### RECORDS SUPPLIED
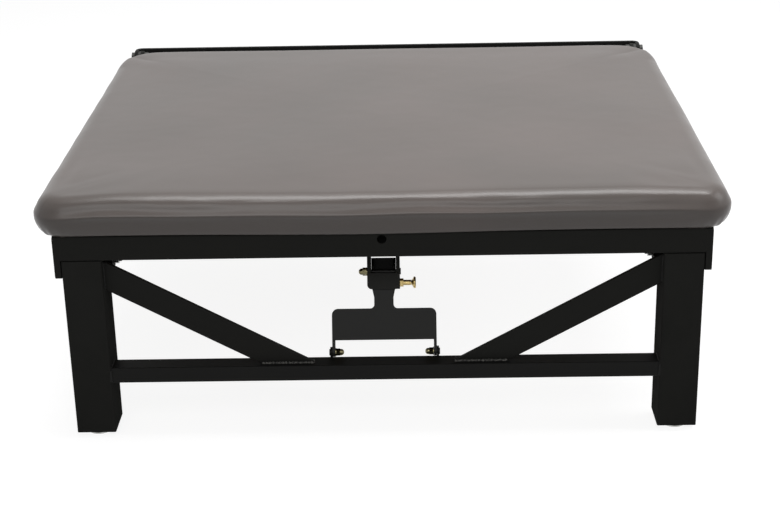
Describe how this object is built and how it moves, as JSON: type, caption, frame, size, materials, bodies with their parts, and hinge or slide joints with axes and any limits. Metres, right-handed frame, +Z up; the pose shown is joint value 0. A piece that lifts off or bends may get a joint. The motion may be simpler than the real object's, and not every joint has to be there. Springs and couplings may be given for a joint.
{
  "type": "wall-mounted folding mat table",
  "caption": "Low upholstered treatment mat on a steel deck that hinges on a wall bracket, with a folding front leg frame held by a locking stay and spring plunger.",
  "frame": {"origin": "centre of the wall bolt pattern, on the wall plane", "axes": "X along the wall to the right seen from the room, Y into the wall, Z up; the table reaches into the room along -Y"},
  "size_m": [1.32, 1.06, 0.508],
  "materials": {
    "deck_powder": "satin black powder coat",
    "wall_powder": "satin black powder coat",
    "leg_powder": "satin black powder coat",
    "stay_powder": "satin black powder coat",
    "bracket_powder": "satin black powder coat",
    "black_oxide": "black oxide",
    "mat_vinyl": "semi-gloss taupe grey vinyl",
    "plywood": "raw plywood",
    "black_plastic": "moulded, matt",
    "nylon_white": "natural nylon",
    "bronze_bush": "sintered bronze",
    "zinc_yellow": "yellow zinc plate",
    "zinc_plain": "bright zinc plate",
    "plunger_brass": "turned brass",
    "spring_steel": "bright steel"
  },
  "bodies": {
    "wall_bracket": {"wall_plate": "wall_powder", "wall_lug_left": "wall_powder", "wall_lug_right": "wall_powder", "hinge_spacers": "nylon_white", "hinge_bolts": "zinc_plain", "hinge_nuts": "zinc_plain"},
    "deck": {"deck_front_rail": "deck_powder", "deck_rear_rail": "deck_powder", "deck_side_rail_left": "deck_powder", "deck_side_rail_right": "deck_powder", "deck_centre_rail": "deck_powder", "deck_rib_left": "deck_powder", "deck_rib_right": "deck_powder", "rear_rail_caps": "black_plastic", "board_tabs": "deck_powder", "board_screws": "zinc_plain", "plywood_board": "plywood", "mat_cushion": "mat_vinyl", "hinge_arm_left": "deck_powder", "hinge_arm_right": "deck_powder", "hinge_bushes": "bronze_bush", "ear_outer_left": "deck_powder", "ear_outer_right": "deck_powder", "ear_inner_left": "deck_powder", "ear_inner_right": "deck_powder", "leg_pin_bolts": "black_oxide", "leg_pin_nuts": "zinc_plain", "leg_pin_washers": "nylon_white", "catch_bracket": "bracket_powder", "catch_bolt": "bracket_powder", "catch_nut": "zinc_yellow", "plunger_barrel": "plunger_brass", "plunger_spring": "spring_steel"},
    "leg_frame": {"leg_left": "leg_powder", "leg_right": "leg_powder", "leg_sleeves": "zinc_plain", "leg_top_caps": "leg_powder", "leg_foot_plugs": "black_plastic", "crossbar": "leg_powder", "brace_left": "leg_powder", "brace_right": "leg_powder", "stay_tab_left": "leg_powder", "stay_tab_right": "leg_powder", "stay_pivot_bolts": "black_oxide", "stay_pivot_nuts": "zinc_yellow"},
    "stay": {"stay_plate": "stay_powder", "stay_head": "stay_powder", "stay_flange_left": "stay_powder", "stay_flange_right": "stay_powder"},
    "plunger": {"plunger_pin": "spring_steel", "plunger_knob": "plunger_brass"},
    "foot_left": {"glide_left": "zinc_plain", "glide_stem_left": "zinc_plain"},
    "foot_right": {"glide_right": "zinc_plain", "glide_stem_right": "zinc_plain"}
  },
  "joints": [
    {"name": "deck_lift", "type": "hinge", "parent": "wall_bracket", "child": "deck", "pos_m": [0, -0.028, 0.05], "axis": [-1, 0, 0], "range_deg": [0, 90]},
    {"name": "leg_fold", "type": "hinge", "parent": "deck", "child": "leg_frame", "pos_m": [0, -0.9813, -0.0843], "axis": [1, 0, 0], "range_deg": [0, 90]},
    {"name": "stay_fold", "type": "hinge", "parent": "leg_frame", "child": "stay", "pos_m": [0, -0.989, -0.2887], "axis": [1, 0, 0], "range_deg": [-160.02, 0]},
    {"name": "plunger_pull", "type": "slide", "parent": "deck", "child": "plunger", "axis": [1, 0, 0], "range_m": [0, 0.008], "stiffness_N_per_m": 500, "springref_m": -0.012},
    {"name": "foot_screw_left", "type": "slide", "parent": "leg_frame", "child": "foot_left", "axis": [0, 0, 1], "range_m": [-0.015, 0]},
    {"name": "foot_screw_right", "type": "slide", "parent": "leg_frame", "child": "foot_right", "axis": [0, 0, 1], "range_m": [-0.015, 0]}
  ],
  "couplings": [
    {"joint": "stay_fold", "follows": "leg_fold", "ratio": -1.7778}
  ]
}
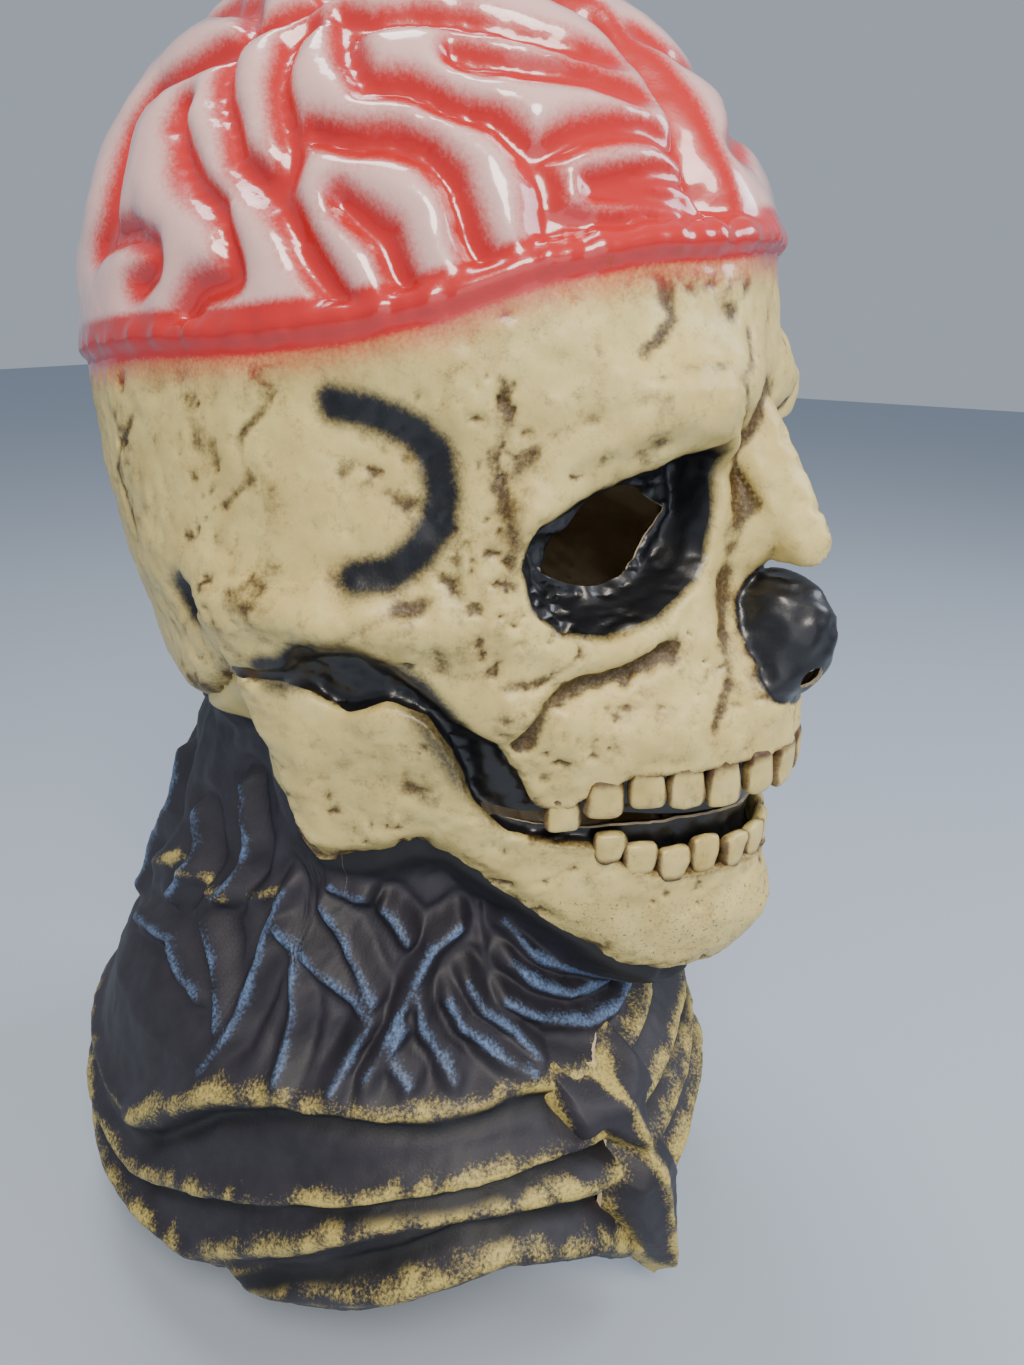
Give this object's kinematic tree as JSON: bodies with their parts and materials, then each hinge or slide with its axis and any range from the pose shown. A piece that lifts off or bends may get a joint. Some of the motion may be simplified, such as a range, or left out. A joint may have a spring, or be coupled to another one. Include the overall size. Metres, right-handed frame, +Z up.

### EXERCISE DETAILS
The entries above should be repeated exactly, every one of them.

### RESPONSE BELOW
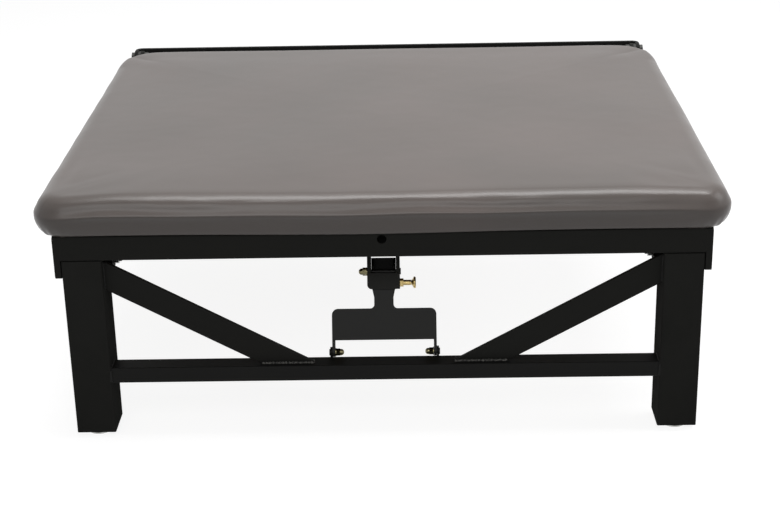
Describe how this object is built and how it moves, as JSON: type, caption, frame, size, materials, bodies with their parts, and hinge or slide joints with axes and any limits. Metres, right-handed frame, +Z up; the pose shown is joint value 0. A piece that lifts off or bends may get a joint. The motion may be simpler than the real object's, and not every joint has to be there. Springs and couplings may be given for a joint.
{
  "type": "wall-mounted folding mat table",
  "caption": "Low upholstered treatment mat on a steel deck that hinges on a wall bracket, with a folding front leg frame held by a locking stay and spring plunger.",
  "frame": {"origin": "centre of the wall bolt pattern, on the wall plane", "axes": "X along the wall to the right seen from the room, Y into the wall, Z up; the table reaches into the room along -Y"},
  "size_m": [1.32, 1.06, 0.508],
  "materials": {
    "deck_powder": "satin black powder coat",
    "wall_powder": "satin black powder coat",
    "leg_powder": "satin black powder coat",
    "stay_powder": "satin black powder coat",
    "bracket_powder": "satin black powder coat",
    "black_oxide": "black oxide",
    "mat_vinyl": "semi-gloss taupe grey vinyl",
    "plywood": "raw plywood",
    "black_plastic": "moulded, matt",
    "nylon_white": "natural nylon",
    "bronze_bush": "sintered bronze",
    "zinc_yellow": "yellow zinc plate",
    "zinc_plain": "bright zinc plate",
    "plunger_brass": "turned brass",
    "spring_steel": "bright steel"
  },
  "bodies": {
    "wall_bracket": {"wall_plate": "wall_powder", "wall_lug_left": "wall_powder", "wall_lug_right": "wall_powder", "hinge_spacers": "nylon_white", "hinge_bolts": "zinc_plain", "hinge_nuts": "zinc_plain"},
    "deck": {"deck_front_rail": "deck_powder", "deck_rear_rail": "deck_powder", "deck_side_rail_left": "deck_powder", "deck_side_rail_right": "deck_powder", "deck_centre_rail": "deck_powder", "deck_rib_left": "deck_powder", "deck_rib_right": "deck_powder", "rear_rail_caps": "black_plastic", "board_tabs": "deck_powder", "board_screws": "zinc_plain", "plywood_board": "plywood", "mat_cushion": "mat_vinyl", "hinge_arm_left": "deck_powder", "hinge_arm_right": "deck_powder", "hinge_bushes": "bronze_bush", "ear_outer_left": "deck_powder", "ear_outer_right": "deck_powder", "ear_inner_left": "deck_powder", "ear_inner_right": "deck_powder", "leg_pin_bolts": "black_oxide", "leg_pin_nuts": "zinc_plain", "leg_pin_washers": "nylon_white", "catch_bracket": "bracket_powder", "catch_bolt": "bracket_powder", "catch_nut": "zinc_yellow", "plunger_barrel": "plunger_brass", "plunger_spring": "spring_steel"},
    "leg_frame": {"leg_left": "leg_powder", "leg_right": "leg_powder", "leg_sleeves": "zinc_plain", "leg_top_caps": "leg_powder", "leg_foot_plugs": "black_plastic", "crossbar": "leg_powder", "brace_left": "leg_powder", "brace_right": "leg_powder", "stay_tab_left": "leg_powder", "stay_tab_right": "leg_powder", "stay_pivot_bolts": "black_oxide", "stay_pivot_nuts": "zinc_yellow"},
    "stay": {"stay_plate": "stay_powder", "stay_head": "stay_powder", "stay_flange_left": "stay_powder", "stay_flange_right": "stay_powder"},
    "plunger": {"plunger_pin": "spring_steel", "plunger_knob": "plunger_brass"},
    "foot_left": {"glide_left": "zinc_plain", "glide_stem_left": "zinc_plain"},
    "foot_right": {"glide_right": "zinc_plain", "glide_stem_right": "zinc_plain"}
  },
  "joints": [
    {"name": "deck_lift", "type": "hinge", "parent": "wall_bracket", "child": "deck", "pos_m": [0, -0.028, 0.05], "axis": [-1, 0, 0], "range_deg": [0, 90]},
    {"name": "leg_fold", "type": "hinge", "parent": "deck", "child": "leg_frame", "pos_m": [0, -0.9813, -0.0843], "axis": [1, 0, 0], "range_deg": [0, 90]},
    {"name": "stay_fold", "type": "hinge", "parent": "leg_frame", "child": "stay", "pos_m": [0, -0.989, -0.2887], "axis": [1, 0, 0], "range_deg": [-160.02, 0]},
    {"name": "plunger_pull", "type": "slide", "parent": "deck", "child": "plunger", "axis": [1, 0, 0], "range_m": [0, 0.008], "stiffness_N_per_m": 500, "springref_m": -0.012},
    {"name": "foot_screw_left", "type": "slide", "parent": "leg_frame", "child": "foot_left", "axis": [0, 0, 1], "range_m": [-0.015, 0]},
    {"name": "foot_screw_right", "type": "slide", "parent": "leg_frame", "child": "foot_right", "axis": [0, 0, 1], "range_m": [-0.015, 0]}
  ],
  "couplings": [
    {"joint": "stay_fold", "follows": "leg_fold", "ratio": -1.7778}
  ]
}
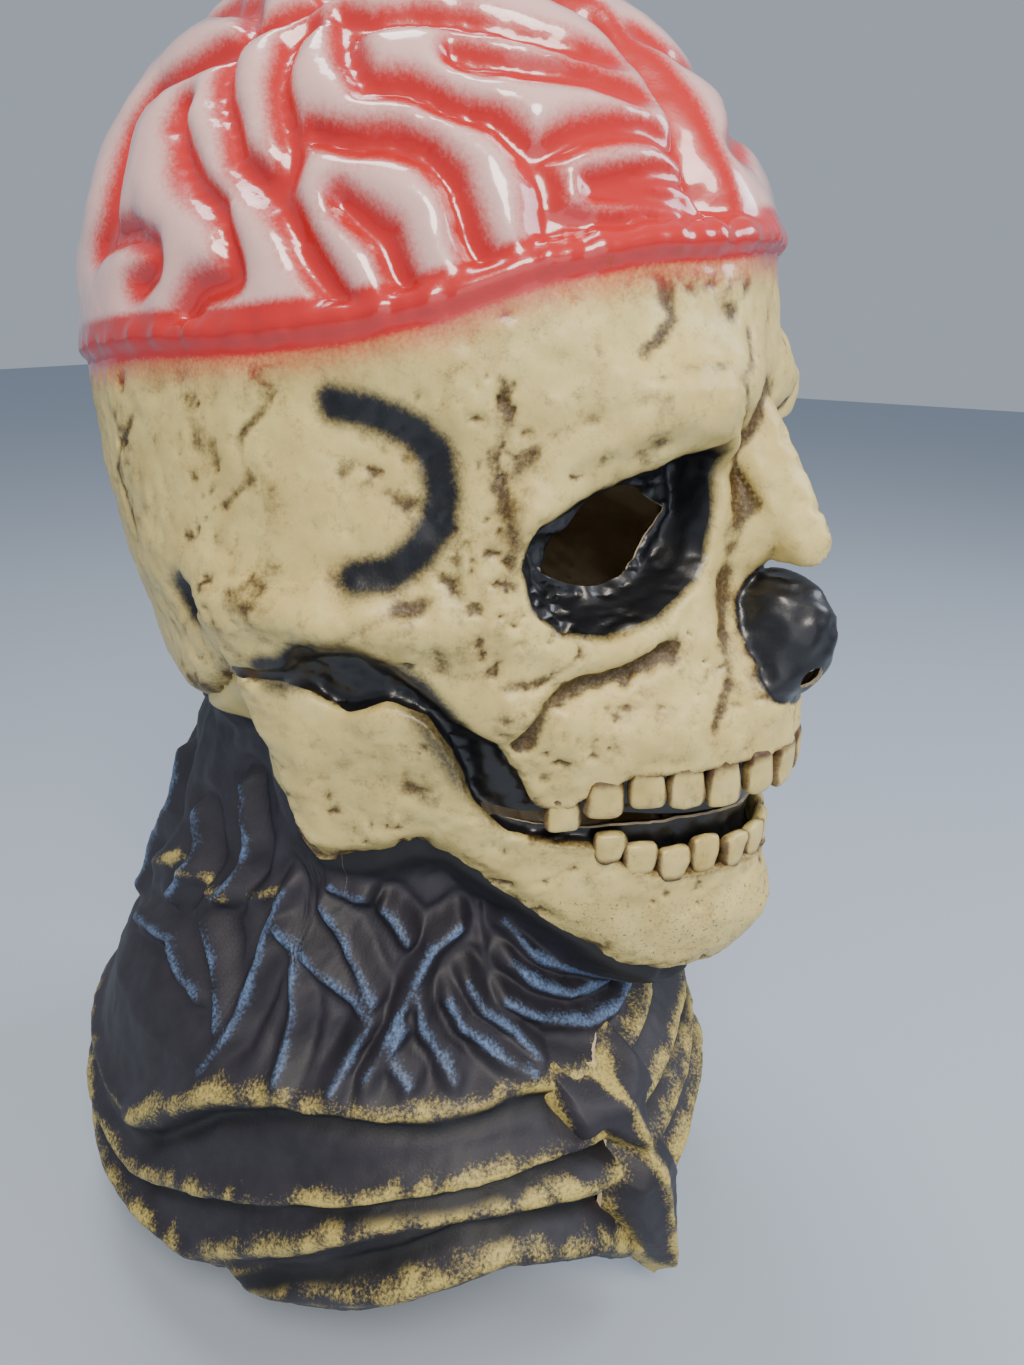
Give this object's kinematic tree as JSON: bodies with their parts and materials, then each hinge or slide with its axis and any range from the pose shown. A piece that lifts off or bends may get a joint. Some of the motion may be simplified, such as a range, or left out. A joint may have a spring, or be coupled to another one. Include the overall size. Metres, right-handed frame, +Z up.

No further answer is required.